Print the data exactly as it is given, please.

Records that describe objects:
┄┄┄┄┄┄┄┄┄┄┄┄┄┄┄┄┄┄┄┄
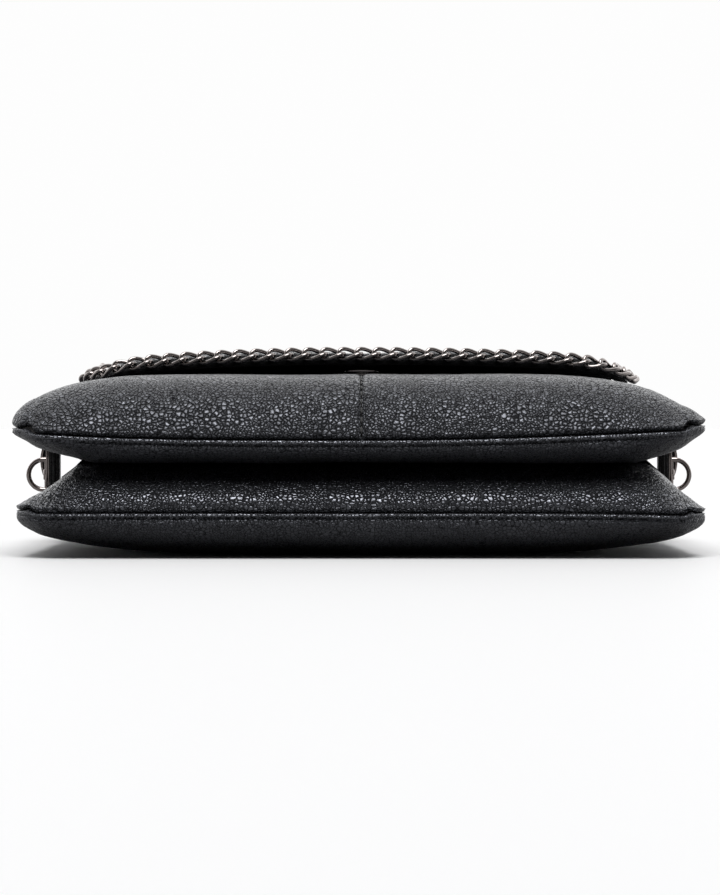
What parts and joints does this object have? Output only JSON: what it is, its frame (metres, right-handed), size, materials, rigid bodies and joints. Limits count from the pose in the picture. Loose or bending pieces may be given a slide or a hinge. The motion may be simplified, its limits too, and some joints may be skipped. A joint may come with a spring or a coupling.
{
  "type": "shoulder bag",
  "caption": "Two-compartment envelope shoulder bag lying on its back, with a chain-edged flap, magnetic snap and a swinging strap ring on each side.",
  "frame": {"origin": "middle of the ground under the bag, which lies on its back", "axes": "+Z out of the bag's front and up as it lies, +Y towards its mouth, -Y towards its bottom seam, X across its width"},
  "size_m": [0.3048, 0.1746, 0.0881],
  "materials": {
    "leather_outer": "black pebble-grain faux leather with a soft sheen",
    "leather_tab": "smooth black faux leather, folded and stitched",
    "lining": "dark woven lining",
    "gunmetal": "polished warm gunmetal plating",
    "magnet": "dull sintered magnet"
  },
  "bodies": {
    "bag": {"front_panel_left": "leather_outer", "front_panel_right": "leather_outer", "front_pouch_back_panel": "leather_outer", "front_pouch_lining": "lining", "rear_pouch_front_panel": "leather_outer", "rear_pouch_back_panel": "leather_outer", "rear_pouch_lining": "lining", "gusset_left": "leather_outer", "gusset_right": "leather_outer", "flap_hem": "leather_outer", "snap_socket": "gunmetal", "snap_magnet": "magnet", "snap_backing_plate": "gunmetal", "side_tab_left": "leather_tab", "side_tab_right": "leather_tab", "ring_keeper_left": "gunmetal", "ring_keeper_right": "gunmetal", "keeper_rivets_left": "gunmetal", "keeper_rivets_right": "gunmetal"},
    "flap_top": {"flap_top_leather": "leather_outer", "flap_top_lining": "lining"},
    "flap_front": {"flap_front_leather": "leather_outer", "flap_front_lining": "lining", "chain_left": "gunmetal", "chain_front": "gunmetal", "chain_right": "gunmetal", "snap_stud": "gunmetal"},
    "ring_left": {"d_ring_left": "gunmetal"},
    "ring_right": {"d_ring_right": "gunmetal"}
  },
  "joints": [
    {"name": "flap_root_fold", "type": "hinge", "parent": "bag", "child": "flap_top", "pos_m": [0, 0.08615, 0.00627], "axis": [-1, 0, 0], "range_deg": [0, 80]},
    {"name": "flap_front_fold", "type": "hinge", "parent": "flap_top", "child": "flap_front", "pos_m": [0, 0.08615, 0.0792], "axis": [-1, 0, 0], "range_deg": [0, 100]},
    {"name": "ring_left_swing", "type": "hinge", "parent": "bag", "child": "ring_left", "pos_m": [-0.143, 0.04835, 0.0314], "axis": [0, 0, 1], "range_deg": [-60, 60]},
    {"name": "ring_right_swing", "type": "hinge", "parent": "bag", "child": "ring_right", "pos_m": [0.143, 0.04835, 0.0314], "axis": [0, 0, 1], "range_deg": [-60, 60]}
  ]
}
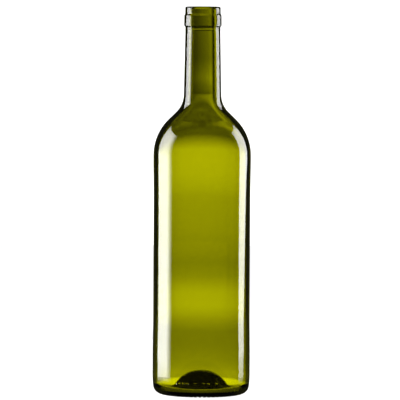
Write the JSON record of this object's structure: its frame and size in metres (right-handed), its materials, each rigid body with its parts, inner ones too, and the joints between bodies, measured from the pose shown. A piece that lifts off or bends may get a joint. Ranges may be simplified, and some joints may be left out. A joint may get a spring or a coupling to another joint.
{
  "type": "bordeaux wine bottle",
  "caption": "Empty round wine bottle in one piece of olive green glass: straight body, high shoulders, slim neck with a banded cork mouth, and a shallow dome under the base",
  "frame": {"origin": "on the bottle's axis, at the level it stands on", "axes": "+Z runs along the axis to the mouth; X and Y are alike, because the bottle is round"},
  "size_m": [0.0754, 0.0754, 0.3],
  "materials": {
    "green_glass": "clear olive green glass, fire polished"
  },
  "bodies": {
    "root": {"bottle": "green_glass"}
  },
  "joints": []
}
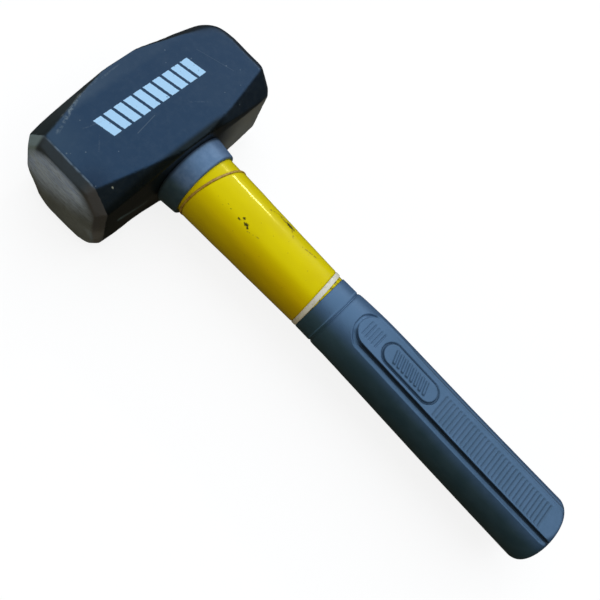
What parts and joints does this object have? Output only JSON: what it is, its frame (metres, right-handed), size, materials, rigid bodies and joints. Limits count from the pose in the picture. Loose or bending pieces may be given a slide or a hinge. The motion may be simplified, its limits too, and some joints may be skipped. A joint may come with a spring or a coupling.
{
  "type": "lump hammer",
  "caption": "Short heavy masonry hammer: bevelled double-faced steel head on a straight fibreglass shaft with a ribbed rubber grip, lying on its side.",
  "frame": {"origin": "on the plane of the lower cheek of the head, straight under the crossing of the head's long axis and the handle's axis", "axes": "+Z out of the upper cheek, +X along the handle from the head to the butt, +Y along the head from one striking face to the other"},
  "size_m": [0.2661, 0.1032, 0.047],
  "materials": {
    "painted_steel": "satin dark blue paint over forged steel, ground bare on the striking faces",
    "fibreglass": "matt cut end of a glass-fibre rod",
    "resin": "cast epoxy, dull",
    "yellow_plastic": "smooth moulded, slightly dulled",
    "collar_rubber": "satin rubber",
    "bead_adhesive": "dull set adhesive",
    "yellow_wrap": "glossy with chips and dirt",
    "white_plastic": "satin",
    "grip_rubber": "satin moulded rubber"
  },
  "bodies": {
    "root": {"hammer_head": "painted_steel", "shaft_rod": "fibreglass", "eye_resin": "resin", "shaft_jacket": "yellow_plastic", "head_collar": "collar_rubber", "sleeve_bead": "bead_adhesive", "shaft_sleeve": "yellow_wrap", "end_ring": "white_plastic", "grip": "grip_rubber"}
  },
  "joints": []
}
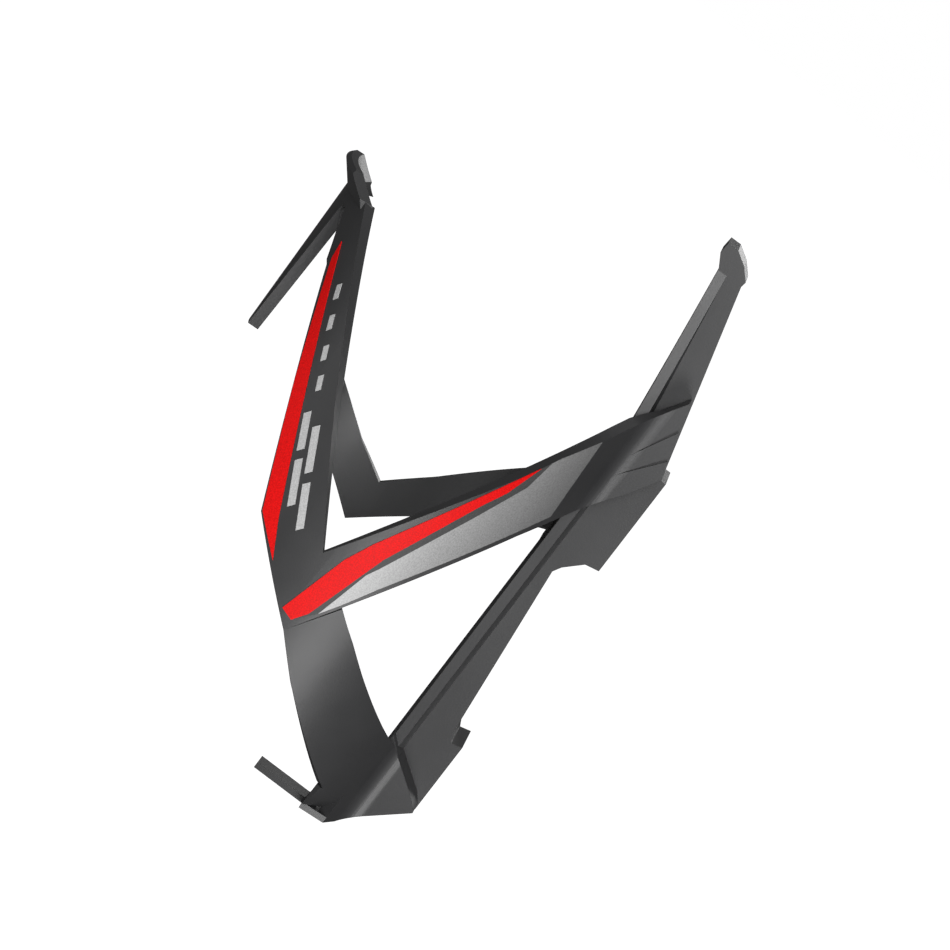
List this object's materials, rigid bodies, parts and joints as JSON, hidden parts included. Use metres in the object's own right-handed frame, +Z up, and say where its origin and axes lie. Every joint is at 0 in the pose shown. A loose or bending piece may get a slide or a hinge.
┄┄┄┄┄┄┄┄┄┄┄┄┄┄┄┄┄┄┄┄
*WRITTEN SOLUTION*.
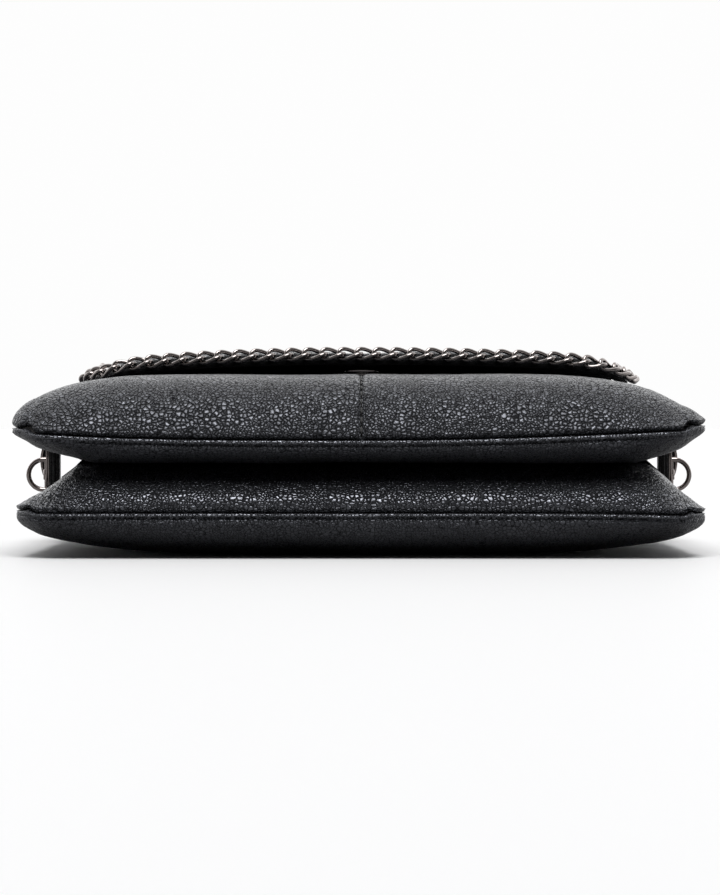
What parts and joints does this object have? Output only JSON: what it is, its frame (metres, right-handed), size, materials, rigid bodies and joints. Limits count from the pose in the picture. Loose or bending pieces may be given a slide or a hinge. The motion may be simplified, its limits too, and some joints may be skipped. A joint may come with a spring or a coupling.
{
  "type": "shoulder bag",
  "caption": "Two-compartment envelope shoulder bag lying on its back, with a chain-edged flap, magnetic snap and a swinging strap ring on each side.",
  "frame": {"origin": "middle of the ground under the bag, which lies on its back", "axes": "+Z out of the bag's front and up as it lies, +Y towards its mouth, -Y towards its bottom seam, X across its width"},
  "size_m": [0.3048, 0.1746, 0.0881],
  "materials": {
    "leather_outer": "black pebble-grain faux leather with a soft sheen",
    "leather_tab": "smooth black faux leather, folded and stitched",
    "lining": "dark woven lining",
    "gunmetal": "polished warm gunmetal plating",
    "magnet": "dull sintered magnet"
  },
  "bodies": {
    "bag": {"front_panel_left": "leather_outer", "front_panel_right": "leather_outer", "front_pouch_back_panel": "leather_outer", "front_pouch_lining": "lining", "rear_pouch_front_panel": "leather_outer", "rear_pouch_back_panel": "leather_outer", "rear_pouch_lining": "lining", "gusset_left": "leather_outer", "gusset_right": "leather_outer", "flap_hem": "leather_outer", "snap_socket": "gunmetal", "snap_magnet": "magnet", "snap_backing_plate": "gunmetal", "side_tab_left": "leather_tab", "side_tab_right": "leather_tab", "ring_keeper_left": "gunmetal", "ring_keeper_right": "gunmetal", "keeper_rivets_left": "gunmetal", "keeper_rivets_right": "gunmetal"},
    "flap_top": {"flap_top_leather": "leather_outer", "flap_top_lining": "lining"},
    "flap_front": {"flap_front_leather": "leather_outer", "flap_front_lining": "lining", "chain_left": "gunmetal", "chain_front": "gunmetal", "chain_right": "gunmetal", "snap_stud": "gunmetal"},
    "ring_left": {"d_ring_left": "gunmetal"},
    "ring_right": {"d_ring_right": "gunmetal"}
  },
  "joints": [
    {"name": "flap_root_fold", "type": "hinge", "parent": "bag", "child": "flap_top", "pos_m": [0, 0.08615, 0.00627], "axis": [-1, 0, 0], "range_deg": [0, 80]},
    {"name": "flap_front_fold", "type": "hinge", "parent": "flap_top", "child": "flap_front", "pos_m": [0, 0.08615, 0.0792], "axis": [-1, 0, 0], "range_deg": [0, 100]},
    {"name": "ring_left_swing", "type": "hinge", "parent": "bag", "child": "ring_left", "pos_m": [-0.143, 0.04835, 0.0314], "axis": [0, 0, 1], "range_deg": [-60, 60]},
    {"name": "ring_right_swing", "type": "hinge", "parent": "bag", "child": "ring_right", "pos_m": [0.143, 0.04835, 0.0314], "axis": [0, 0, 1], "range_deg": [-60, 60]}
  ]
}
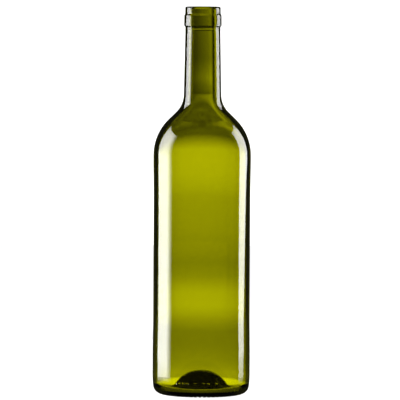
Write the JSON record of this object's structure: its frame and size in metres (right-handed), its materials, each rigid body with its parts, inner ones too, and the joints between bodies, measured from the pose shown. A piece that lifts off or bends may get a joint. Ranges may be simplified, and some joints may be left out. A joint may get a spring or a coupling to another joint.
{
  "type": "bordeaux wine bottle",
  "caption": "Empty round wine bottle in one piece of olive green glass: straight body, high shoulders, slim neck with a banded cork mouth, and a shallow dome under the base",
  "frame": {"origin": "on the bottle's axis, at the level it stands on", "axes": "+Z runs along the axis to the mouth; X and Y are alike, because the bottle is round"},
  "size_m": [0.0754, 0.0754, 0.3],
  "materials": {
    "green_glass": "clear olive green glass, fire polished"
  },
  "bodies": {
    "root": {"bottle": "green_glass"}
  },
  "joints": []
}
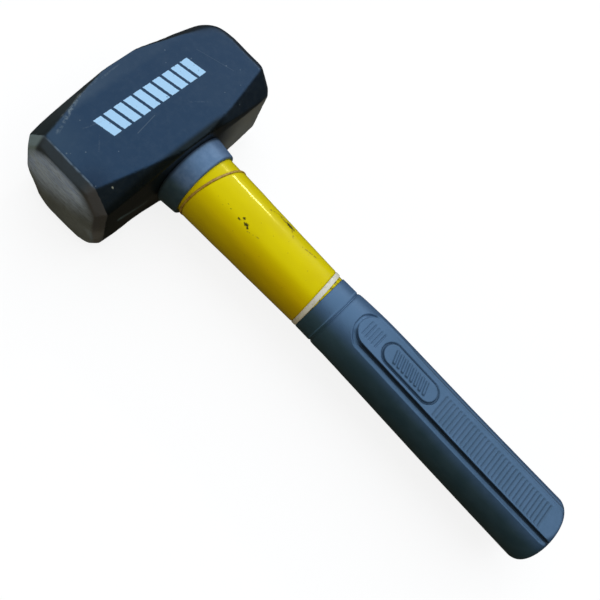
What parts and joints does this object have? Output only JSON: what it is, its frame (metres, right-handed), size, materials, rigid bodies and joints. Limits count from the pose in the picture. Loose or bending pieces may be given a slide or a hinge. The motion may be simplified, its limits too, and some joints may be skipped. A joint may come with a spring or a coupling.
{
  "type": "lump hammer",
  "caption": "Short heavy masonry hammer: bevelled double-faced steel head on a straight fibreglass shaft with a ribbed rubber grip, lying on its side.",
  "frame": {"origin": "on the plane of the lower cheek of the head, straight under the crossing of the head's long axis and the handle's axis", "axes": "+Z out of the upper cheek, +X along the handle from the head to the butt, +Y along the head from one striking face to the other"},
  "size_m": [0.2661, 0.1032, 0.047],
  "materials": {
    "painted_steel": "satin dark blue paint over forged steel, ground bare on the striking faces",
    "fibreglass": "matt cut end of a glass-fibre rod",
    "resin": "cast epoxy, dull",
    "yellow_plastic": "smooth moulded, slightly dulled",
    "collar_rubber": "satin rubber",
    "bead_adhesive": "dull set adhesive",
    "yellow_wrap": "glossy with chips and dirt",
    "white_plastic": "satin",
    "grip_rubber": "satin moulded rubber"
  },
  "bodies": {
    "root": {"hammer_head": "painted_steel", "shaft_rod": "fibreglass", "eye_resin": "resin", "shaft_jacket": "yellow_plastic", "head_collar": "collar_rubber", "sleeve_bead": "bead_adhesive", "shaft_sleeve": "yellow_wrap", "end_ring": "white_plastic", "grip": "grip_rubber"}
  },
  "joints": []
}
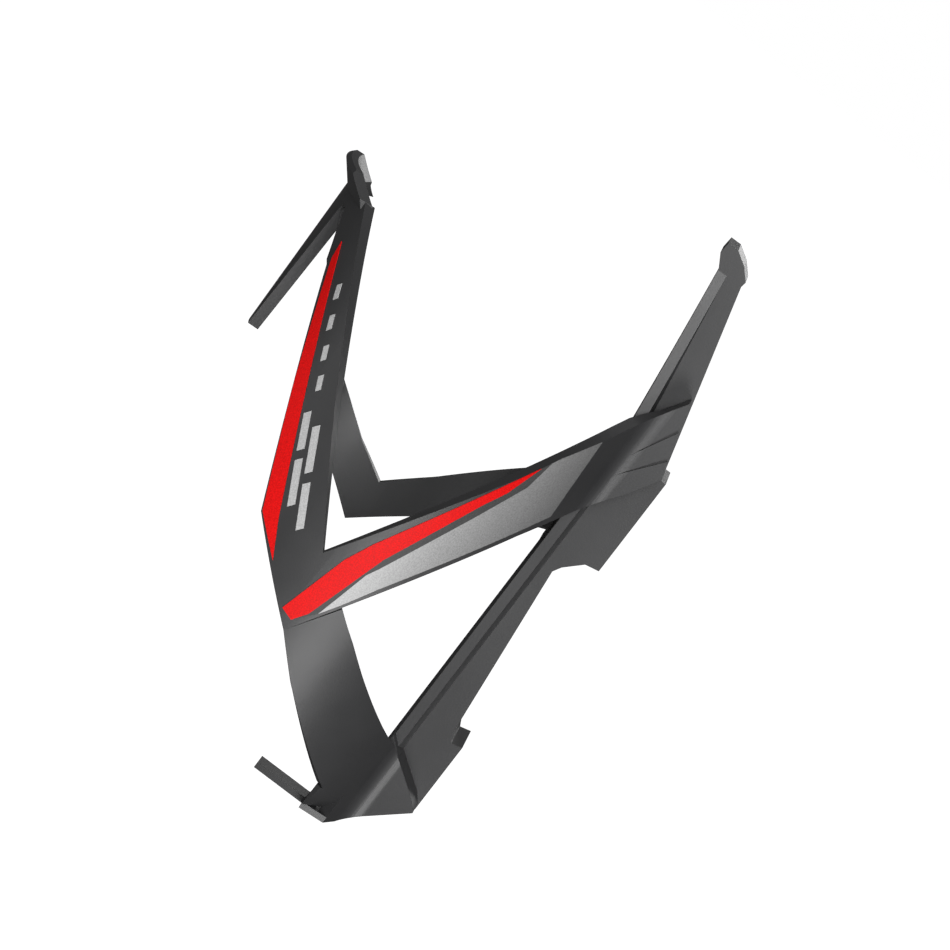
List this object's materials, rigid bodies, parts and joints as JSON, hidden parts included. Use metres in the object's own right-handed frame, +Z up, and say where its origin and axes lie. Every joint is at 0 in the pose shown. A loose or bending piece may get a slide or a hinge.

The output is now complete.